§ WHAT YOU HAVE TO DO
Set down only the lines running from the one with "checks and export" to the one with "cad_parts[obj.name] = obj", both lines included, exactly as they stand, please.

___

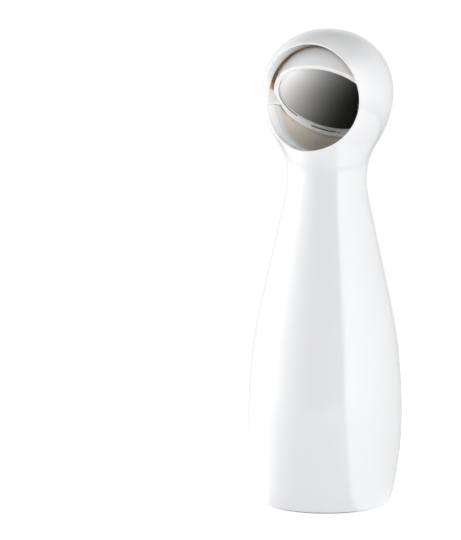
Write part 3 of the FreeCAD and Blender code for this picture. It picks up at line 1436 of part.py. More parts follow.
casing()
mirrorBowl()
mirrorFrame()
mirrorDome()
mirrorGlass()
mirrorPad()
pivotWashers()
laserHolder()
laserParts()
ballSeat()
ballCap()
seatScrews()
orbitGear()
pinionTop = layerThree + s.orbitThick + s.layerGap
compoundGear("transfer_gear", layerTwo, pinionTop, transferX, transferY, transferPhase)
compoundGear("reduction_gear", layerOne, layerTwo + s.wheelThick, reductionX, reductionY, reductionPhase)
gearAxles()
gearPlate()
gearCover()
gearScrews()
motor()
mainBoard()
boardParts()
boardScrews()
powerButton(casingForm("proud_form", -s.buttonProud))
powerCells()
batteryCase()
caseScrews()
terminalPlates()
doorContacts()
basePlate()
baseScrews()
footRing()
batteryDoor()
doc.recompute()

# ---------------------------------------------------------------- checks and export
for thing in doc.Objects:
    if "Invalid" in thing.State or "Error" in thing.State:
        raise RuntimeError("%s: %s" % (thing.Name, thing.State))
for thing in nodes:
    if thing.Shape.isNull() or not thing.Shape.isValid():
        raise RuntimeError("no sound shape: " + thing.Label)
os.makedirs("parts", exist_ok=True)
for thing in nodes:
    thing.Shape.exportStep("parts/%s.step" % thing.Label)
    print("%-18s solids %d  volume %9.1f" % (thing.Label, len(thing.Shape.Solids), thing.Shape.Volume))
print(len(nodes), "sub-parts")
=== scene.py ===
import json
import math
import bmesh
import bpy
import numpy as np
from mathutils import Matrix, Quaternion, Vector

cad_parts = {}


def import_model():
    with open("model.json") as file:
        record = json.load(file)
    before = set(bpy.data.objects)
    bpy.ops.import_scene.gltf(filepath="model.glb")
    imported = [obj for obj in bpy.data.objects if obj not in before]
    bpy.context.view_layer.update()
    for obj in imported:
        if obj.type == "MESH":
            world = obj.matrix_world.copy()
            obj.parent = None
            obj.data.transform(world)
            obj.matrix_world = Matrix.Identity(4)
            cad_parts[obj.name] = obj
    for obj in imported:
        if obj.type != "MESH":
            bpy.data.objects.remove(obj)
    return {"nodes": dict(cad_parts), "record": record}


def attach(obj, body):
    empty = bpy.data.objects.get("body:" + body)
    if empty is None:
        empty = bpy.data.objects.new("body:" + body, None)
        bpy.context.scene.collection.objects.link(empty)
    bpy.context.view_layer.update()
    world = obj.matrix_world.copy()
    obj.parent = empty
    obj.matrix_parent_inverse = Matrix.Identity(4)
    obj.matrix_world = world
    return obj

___

§ WRITTEN SOLUTION
# ---------------------------------------------------------------- checks and export
for thing in doc.Objects:
    if "Invalid" in thing.State or "Error" in thing.State:
        raise RuntimeError("%s: %s" % (thing.Name, thing.State))
for thing in nodes:
    if thing.Shape.isNull() or not thing.Shape.isValid():
        raise RuntimeError("no sound shape: " + thing.Label)
os.makedirs("parts", exist_ok=True)
for thing in nodes:
    thing.Shape.exportStep("parts/%s.step" % thing.Label)
    print("%-18s solids %d  volume %9.1f" % (thing.Label, len(thing.Shape.Solids), thing.Shape.Volume))
print(len(nodes), "sub-parts")
=== scene.py ===
import json
import math
import bmesh
import bpy
import numpy as np
from mathutils import Matrix, Quaternion, Vector

cad_parts = {}


def import_model():
    with open("model.json") as file:
        record = json.load(file)
    before = set(bpy.data.objects)
    bpy.ops.import_scene.gltf(filepath="model.glb")
    imported = [obj for obj in bpy.data.objects if obj not in before]
    bpy.context.view_layer.update()
    for obj in imported:
        if obj.type == "MESH":
            world = obj.matrix_world.copy()
            obj.parent = None
            obj.data.transform(world)
            obj.matrix_world = Matrix.Identity(4)
            cad_parts[obj.name] = obj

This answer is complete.